'''

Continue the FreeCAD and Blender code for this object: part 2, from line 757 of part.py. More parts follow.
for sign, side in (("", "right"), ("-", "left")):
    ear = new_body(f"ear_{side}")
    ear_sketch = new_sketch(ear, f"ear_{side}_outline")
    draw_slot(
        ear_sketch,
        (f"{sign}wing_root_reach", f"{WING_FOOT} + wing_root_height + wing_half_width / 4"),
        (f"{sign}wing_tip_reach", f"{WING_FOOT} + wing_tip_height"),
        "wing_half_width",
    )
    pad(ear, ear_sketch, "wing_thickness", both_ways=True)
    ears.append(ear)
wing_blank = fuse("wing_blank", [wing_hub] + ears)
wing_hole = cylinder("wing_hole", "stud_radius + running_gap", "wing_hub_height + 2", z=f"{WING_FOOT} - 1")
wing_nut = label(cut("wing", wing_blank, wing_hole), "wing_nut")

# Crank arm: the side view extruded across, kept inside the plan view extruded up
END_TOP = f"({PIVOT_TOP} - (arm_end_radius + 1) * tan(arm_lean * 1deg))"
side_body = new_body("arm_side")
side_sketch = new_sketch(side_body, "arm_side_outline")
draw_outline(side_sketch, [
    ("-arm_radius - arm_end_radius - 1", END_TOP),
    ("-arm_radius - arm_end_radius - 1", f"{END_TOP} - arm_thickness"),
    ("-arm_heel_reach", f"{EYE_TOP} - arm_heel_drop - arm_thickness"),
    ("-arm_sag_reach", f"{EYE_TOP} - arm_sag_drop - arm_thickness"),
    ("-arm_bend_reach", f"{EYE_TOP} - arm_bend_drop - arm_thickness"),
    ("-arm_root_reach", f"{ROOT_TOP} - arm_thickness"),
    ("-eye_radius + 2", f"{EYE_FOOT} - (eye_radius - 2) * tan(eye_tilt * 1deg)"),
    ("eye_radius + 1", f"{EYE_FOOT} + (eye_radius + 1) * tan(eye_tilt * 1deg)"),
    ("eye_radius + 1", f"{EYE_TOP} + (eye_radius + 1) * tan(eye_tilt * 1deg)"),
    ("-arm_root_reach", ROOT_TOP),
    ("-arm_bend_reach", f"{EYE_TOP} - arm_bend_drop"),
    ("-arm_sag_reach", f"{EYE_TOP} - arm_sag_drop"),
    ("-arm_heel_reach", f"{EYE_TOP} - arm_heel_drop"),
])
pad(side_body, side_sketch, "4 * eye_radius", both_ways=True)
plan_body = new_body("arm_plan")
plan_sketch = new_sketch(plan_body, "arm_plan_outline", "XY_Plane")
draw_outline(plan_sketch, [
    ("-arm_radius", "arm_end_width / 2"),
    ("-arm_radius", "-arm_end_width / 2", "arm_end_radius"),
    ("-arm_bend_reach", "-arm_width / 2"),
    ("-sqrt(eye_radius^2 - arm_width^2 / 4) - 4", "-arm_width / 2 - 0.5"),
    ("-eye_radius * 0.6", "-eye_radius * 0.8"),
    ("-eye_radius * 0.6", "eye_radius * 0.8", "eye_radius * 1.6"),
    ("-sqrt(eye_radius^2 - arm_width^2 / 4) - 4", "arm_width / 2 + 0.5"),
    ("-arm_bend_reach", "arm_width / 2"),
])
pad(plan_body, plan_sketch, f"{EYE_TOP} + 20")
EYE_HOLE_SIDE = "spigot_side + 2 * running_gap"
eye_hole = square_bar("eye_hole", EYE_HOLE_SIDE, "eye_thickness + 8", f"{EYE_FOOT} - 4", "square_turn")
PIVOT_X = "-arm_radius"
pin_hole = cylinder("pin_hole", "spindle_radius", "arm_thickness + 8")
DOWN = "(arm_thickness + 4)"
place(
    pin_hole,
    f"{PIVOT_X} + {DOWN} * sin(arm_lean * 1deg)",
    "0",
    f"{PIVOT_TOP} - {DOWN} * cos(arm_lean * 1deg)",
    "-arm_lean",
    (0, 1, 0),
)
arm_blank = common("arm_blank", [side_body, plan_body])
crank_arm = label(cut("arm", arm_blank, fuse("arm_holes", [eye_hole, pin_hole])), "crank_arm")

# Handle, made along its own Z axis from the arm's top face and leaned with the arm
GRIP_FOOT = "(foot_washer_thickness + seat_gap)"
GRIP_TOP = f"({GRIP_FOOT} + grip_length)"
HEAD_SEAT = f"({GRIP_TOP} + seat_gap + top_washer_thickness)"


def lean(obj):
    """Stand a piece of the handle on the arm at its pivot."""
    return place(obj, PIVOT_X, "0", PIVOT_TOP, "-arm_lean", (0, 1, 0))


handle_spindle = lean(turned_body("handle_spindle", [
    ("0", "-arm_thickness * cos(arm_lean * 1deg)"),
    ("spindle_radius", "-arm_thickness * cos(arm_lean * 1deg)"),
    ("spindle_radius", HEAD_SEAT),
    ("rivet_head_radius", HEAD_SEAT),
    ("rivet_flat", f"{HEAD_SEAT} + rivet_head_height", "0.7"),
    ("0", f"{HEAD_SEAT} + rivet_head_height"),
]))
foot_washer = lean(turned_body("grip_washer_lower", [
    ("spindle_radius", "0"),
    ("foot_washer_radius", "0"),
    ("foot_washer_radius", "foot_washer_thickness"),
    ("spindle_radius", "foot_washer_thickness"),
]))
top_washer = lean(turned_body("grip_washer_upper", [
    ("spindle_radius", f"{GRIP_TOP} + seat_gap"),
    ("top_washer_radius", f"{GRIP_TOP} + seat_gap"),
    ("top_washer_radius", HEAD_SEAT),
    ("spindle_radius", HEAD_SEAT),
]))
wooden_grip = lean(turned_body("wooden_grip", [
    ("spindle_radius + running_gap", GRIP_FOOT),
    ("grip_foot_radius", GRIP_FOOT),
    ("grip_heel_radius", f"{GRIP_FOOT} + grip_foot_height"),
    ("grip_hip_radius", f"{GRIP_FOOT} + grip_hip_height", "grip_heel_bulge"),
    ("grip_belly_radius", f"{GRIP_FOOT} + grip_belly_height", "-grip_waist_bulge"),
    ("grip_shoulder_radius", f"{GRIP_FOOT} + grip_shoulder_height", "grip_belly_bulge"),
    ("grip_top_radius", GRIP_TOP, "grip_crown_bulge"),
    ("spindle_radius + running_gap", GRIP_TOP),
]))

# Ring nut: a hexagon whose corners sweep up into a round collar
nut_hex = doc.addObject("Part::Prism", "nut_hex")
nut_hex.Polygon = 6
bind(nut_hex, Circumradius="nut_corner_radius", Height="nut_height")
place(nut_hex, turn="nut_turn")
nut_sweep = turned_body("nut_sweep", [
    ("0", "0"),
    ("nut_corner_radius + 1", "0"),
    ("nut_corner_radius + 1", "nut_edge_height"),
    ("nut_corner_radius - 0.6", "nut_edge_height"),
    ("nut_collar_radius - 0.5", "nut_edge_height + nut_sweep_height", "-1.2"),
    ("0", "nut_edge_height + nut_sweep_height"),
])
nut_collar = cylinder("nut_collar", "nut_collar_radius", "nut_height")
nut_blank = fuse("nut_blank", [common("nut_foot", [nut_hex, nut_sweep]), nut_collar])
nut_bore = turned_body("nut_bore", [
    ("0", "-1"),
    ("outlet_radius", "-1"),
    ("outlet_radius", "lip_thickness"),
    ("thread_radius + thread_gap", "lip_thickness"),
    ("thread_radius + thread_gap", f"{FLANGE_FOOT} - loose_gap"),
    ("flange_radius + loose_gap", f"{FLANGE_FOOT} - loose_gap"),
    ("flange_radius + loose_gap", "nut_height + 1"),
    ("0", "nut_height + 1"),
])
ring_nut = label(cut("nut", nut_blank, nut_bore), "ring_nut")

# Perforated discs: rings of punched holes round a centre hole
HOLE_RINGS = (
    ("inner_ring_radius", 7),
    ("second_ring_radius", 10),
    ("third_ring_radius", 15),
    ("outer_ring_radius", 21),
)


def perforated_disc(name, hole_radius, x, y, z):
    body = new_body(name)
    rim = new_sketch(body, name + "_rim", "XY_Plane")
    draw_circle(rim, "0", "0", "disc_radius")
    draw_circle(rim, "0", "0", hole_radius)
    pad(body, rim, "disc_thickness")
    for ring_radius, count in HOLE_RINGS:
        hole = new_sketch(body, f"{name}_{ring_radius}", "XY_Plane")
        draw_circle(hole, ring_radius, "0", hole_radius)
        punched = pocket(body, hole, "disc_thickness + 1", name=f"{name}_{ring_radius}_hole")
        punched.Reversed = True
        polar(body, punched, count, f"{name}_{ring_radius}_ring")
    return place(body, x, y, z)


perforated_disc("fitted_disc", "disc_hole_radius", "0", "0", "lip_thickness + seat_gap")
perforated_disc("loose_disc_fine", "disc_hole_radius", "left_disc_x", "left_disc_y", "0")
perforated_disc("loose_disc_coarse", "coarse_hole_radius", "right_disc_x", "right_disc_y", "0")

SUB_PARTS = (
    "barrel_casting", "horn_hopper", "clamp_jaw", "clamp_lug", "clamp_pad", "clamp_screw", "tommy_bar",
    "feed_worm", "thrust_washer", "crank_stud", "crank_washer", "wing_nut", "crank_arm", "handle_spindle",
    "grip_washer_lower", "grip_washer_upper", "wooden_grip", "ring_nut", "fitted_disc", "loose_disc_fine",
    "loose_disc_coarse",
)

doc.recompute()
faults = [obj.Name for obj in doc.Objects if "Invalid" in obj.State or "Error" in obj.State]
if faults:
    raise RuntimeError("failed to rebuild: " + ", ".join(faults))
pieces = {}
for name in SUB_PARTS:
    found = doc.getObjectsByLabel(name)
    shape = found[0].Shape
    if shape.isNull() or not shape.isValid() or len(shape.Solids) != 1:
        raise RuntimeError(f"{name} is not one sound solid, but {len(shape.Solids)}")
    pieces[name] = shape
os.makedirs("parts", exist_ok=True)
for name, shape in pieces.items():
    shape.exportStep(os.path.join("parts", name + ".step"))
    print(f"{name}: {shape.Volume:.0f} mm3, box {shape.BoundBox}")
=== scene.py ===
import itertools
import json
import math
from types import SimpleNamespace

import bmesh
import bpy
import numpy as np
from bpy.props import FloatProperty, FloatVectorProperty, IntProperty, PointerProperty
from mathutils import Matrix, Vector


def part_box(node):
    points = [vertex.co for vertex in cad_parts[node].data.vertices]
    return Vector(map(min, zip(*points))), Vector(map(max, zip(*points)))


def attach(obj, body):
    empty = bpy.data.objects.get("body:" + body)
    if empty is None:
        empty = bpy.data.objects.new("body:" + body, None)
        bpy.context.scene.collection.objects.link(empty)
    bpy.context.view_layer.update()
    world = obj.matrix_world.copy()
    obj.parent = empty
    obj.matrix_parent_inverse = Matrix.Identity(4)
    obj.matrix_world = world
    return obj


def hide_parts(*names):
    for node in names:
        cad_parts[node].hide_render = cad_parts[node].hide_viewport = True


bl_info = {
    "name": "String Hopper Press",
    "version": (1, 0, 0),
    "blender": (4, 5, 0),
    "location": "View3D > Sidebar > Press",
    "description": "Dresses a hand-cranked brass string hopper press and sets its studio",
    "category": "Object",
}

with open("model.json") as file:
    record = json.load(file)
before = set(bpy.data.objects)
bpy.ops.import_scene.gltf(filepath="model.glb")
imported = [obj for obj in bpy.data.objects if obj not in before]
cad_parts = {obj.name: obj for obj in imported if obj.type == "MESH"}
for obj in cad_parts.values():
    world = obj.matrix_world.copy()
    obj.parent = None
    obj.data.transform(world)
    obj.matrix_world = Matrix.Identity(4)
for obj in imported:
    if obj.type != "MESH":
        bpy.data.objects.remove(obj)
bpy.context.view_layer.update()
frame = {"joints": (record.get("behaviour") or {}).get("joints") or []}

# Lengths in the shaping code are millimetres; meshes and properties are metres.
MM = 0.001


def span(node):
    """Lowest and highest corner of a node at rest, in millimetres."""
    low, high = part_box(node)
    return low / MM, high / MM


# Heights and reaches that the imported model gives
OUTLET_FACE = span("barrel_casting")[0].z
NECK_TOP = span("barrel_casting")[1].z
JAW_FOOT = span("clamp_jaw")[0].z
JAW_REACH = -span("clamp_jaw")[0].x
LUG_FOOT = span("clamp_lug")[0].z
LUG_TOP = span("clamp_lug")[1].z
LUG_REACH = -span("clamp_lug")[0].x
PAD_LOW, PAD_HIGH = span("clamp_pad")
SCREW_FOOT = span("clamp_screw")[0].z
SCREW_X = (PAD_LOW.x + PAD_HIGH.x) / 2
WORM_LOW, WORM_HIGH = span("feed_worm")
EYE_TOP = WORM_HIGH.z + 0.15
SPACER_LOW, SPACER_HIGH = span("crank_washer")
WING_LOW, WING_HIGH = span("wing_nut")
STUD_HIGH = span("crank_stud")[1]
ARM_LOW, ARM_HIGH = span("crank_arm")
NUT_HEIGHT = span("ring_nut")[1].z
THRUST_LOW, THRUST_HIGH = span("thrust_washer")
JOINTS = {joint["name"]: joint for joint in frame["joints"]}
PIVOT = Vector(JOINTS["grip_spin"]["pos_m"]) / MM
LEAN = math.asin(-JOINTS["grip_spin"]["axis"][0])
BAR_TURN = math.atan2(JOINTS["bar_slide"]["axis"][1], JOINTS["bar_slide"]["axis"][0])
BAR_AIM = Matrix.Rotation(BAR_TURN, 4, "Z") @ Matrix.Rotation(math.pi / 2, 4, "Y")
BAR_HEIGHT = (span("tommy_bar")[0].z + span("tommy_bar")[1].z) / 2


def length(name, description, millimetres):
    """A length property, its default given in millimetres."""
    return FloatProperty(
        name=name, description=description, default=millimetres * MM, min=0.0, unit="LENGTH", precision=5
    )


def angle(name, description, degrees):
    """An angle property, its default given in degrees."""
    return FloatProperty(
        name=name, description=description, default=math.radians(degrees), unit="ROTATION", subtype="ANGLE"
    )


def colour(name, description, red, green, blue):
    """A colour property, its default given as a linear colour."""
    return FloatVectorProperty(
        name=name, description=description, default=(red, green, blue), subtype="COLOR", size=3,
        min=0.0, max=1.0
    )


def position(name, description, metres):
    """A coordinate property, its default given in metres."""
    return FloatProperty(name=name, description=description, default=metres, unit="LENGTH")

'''
'''

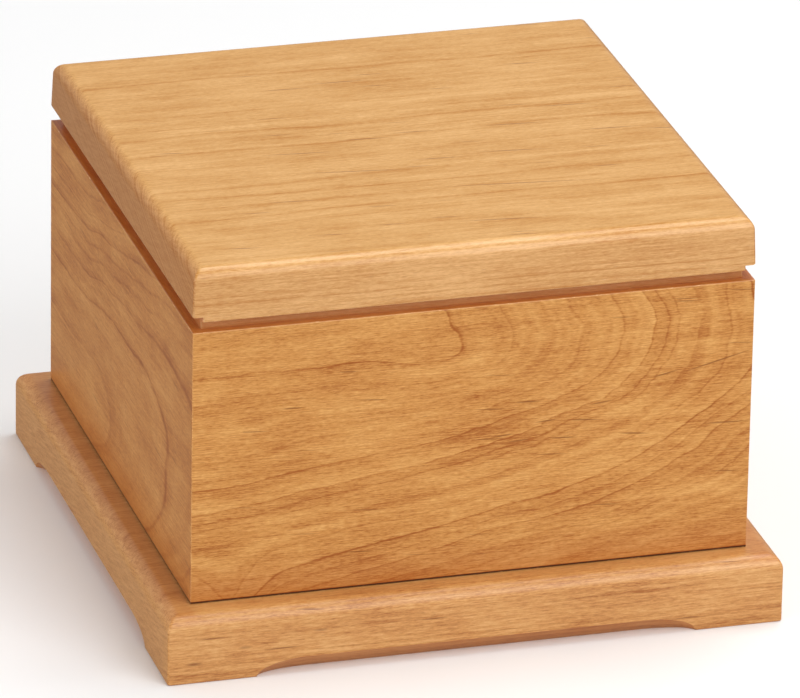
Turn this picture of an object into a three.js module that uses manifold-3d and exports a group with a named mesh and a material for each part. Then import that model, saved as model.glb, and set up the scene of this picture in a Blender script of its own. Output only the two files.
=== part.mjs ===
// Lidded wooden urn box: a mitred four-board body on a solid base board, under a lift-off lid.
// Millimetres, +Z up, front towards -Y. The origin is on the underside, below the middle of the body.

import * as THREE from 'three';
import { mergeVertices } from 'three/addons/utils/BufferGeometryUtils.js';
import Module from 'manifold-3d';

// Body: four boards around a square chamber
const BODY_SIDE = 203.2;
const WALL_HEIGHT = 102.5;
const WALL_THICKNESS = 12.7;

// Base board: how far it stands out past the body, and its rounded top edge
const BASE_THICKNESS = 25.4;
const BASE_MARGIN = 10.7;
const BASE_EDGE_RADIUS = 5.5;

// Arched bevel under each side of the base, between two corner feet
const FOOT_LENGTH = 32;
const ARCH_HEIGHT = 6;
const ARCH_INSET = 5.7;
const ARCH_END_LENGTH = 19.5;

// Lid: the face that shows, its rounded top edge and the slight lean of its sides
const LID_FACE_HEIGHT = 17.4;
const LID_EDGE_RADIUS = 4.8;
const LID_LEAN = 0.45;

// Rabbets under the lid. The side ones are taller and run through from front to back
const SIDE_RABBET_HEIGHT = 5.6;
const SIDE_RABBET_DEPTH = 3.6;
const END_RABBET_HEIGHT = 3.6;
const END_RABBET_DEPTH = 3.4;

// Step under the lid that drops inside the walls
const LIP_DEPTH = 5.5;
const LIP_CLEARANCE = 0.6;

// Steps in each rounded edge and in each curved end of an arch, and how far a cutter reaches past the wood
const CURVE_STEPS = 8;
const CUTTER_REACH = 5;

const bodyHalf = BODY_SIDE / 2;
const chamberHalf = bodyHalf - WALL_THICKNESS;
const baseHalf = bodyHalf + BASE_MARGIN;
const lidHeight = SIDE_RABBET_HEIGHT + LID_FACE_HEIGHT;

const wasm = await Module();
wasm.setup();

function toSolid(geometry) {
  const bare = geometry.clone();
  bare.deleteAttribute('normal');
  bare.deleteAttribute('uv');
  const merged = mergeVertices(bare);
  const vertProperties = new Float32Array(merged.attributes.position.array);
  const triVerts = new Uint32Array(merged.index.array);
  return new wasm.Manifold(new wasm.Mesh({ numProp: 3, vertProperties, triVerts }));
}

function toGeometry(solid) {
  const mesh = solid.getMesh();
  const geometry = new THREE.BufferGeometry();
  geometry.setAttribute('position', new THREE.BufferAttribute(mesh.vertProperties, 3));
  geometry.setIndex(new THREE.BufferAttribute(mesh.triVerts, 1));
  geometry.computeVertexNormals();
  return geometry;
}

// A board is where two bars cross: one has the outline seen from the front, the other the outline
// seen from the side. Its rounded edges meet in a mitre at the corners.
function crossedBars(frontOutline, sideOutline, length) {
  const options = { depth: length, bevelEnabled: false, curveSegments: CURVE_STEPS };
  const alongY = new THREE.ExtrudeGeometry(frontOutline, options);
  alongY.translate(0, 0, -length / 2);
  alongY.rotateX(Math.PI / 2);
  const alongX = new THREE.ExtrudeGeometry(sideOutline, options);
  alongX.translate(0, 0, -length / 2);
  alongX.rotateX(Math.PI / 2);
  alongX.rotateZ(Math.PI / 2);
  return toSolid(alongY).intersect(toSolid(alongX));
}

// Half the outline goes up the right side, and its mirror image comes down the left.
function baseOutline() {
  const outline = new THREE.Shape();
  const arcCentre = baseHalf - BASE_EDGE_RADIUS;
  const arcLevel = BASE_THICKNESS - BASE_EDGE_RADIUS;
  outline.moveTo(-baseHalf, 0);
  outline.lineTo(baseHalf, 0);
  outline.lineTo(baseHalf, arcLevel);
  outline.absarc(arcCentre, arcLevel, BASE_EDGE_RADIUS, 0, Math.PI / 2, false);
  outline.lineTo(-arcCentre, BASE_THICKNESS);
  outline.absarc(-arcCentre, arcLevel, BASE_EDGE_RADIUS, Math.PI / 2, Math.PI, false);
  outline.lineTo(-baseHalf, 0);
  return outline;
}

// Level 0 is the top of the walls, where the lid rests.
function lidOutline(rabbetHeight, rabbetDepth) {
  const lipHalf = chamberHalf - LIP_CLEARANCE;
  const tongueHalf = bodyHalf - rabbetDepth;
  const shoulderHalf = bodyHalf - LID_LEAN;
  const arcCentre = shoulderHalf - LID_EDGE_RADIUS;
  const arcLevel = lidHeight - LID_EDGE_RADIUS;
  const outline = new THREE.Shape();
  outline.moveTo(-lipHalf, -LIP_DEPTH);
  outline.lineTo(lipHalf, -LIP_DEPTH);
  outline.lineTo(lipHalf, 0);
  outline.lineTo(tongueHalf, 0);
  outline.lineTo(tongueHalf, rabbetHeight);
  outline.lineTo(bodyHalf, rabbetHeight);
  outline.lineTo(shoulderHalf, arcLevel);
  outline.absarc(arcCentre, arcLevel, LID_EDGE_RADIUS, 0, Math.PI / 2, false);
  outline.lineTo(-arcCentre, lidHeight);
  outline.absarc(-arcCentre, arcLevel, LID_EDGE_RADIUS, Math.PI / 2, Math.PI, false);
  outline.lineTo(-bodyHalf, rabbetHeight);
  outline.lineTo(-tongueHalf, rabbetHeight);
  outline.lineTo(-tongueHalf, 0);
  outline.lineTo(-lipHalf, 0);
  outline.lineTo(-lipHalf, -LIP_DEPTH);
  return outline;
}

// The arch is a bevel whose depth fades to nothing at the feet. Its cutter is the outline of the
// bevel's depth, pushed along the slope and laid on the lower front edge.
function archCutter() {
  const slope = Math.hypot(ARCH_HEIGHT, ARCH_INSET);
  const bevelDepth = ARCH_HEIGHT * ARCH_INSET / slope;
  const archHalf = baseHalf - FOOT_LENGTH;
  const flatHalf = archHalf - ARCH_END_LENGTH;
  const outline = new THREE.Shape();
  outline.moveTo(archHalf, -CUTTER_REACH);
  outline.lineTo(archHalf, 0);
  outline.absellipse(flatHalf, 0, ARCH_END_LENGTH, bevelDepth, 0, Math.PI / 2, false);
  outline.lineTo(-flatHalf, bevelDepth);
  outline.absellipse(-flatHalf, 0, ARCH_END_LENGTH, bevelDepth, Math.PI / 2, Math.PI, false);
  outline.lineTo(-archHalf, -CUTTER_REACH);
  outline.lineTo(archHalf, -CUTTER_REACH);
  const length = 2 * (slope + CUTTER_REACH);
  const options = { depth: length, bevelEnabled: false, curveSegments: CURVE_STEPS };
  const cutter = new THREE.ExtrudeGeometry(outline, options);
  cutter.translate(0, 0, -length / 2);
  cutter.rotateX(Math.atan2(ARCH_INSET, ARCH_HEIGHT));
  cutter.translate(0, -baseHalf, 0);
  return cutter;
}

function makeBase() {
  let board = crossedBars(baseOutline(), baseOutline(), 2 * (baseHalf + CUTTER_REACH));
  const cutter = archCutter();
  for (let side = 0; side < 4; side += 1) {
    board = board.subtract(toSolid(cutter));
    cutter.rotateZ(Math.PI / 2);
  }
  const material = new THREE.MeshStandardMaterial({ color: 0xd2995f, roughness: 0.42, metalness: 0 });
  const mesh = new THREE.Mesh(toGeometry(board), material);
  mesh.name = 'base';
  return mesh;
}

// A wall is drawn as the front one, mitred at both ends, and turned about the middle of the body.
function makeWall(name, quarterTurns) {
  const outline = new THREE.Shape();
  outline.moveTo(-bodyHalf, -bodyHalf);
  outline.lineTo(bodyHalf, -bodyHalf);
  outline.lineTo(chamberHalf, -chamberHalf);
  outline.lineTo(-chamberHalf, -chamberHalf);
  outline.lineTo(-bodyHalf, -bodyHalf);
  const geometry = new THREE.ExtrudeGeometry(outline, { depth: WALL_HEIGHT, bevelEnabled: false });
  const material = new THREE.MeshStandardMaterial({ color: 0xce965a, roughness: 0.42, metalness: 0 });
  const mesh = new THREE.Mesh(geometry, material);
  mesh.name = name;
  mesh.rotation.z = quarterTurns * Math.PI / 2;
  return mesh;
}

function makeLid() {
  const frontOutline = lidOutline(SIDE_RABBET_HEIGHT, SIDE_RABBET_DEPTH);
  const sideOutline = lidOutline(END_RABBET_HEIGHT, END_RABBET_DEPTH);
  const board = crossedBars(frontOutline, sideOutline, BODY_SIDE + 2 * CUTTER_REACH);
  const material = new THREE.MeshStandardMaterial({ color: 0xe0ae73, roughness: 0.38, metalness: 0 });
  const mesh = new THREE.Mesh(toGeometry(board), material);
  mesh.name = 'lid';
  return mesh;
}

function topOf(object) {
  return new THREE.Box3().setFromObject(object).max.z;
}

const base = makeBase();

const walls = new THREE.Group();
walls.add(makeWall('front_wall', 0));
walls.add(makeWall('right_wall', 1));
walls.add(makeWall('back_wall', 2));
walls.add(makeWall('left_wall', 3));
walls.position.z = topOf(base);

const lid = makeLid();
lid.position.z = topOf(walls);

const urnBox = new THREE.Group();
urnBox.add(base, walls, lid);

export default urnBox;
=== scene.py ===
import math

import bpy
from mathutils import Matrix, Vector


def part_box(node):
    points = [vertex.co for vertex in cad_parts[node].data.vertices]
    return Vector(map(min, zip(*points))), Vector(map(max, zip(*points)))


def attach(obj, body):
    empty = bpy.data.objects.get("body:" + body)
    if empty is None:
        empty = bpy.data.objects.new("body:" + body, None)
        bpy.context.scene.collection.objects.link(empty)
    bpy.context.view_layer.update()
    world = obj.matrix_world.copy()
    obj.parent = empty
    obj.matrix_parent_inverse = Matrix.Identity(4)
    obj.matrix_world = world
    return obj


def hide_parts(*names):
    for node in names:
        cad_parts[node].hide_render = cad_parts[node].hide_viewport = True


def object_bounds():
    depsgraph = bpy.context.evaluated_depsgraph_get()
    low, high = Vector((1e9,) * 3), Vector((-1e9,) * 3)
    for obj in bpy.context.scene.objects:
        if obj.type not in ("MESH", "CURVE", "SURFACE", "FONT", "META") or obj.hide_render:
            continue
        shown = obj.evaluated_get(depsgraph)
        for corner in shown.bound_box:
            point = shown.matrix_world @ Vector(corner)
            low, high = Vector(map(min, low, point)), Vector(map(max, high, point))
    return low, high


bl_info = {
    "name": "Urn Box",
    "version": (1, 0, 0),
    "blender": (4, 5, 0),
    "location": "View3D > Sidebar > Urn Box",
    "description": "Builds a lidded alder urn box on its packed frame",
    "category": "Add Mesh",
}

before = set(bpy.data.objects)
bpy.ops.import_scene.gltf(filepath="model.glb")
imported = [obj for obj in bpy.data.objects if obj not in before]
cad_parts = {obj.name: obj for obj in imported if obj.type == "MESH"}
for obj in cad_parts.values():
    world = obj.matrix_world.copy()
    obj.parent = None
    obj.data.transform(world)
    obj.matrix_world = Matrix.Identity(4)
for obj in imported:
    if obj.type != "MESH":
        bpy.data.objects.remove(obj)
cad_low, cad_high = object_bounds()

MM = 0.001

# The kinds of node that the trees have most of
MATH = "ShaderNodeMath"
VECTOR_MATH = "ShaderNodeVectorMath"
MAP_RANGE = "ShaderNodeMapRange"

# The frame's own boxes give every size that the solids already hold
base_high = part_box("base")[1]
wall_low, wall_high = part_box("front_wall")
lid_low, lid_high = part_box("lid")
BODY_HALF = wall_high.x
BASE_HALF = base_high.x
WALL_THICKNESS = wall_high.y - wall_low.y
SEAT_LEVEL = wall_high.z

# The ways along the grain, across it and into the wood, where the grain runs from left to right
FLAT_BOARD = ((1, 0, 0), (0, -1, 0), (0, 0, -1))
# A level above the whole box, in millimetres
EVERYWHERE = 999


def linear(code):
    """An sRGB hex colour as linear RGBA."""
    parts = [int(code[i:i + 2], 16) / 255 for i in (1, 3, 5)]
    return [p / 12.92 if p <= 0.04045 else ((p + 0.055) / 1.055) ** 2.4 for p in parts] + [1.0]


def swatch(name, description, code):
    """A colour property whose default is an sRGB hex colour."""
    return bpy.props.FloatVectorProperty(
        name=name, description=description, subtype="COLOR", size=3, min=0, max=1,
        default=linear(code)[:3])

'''

[WRITTEN TASK]:
Sift through the entries and copy every line with "record".

[RESULT OF THE TASK]:
    record = json.load(file)
frame = {"joints": (record.get("behaviour") or {}).get("joints") or []}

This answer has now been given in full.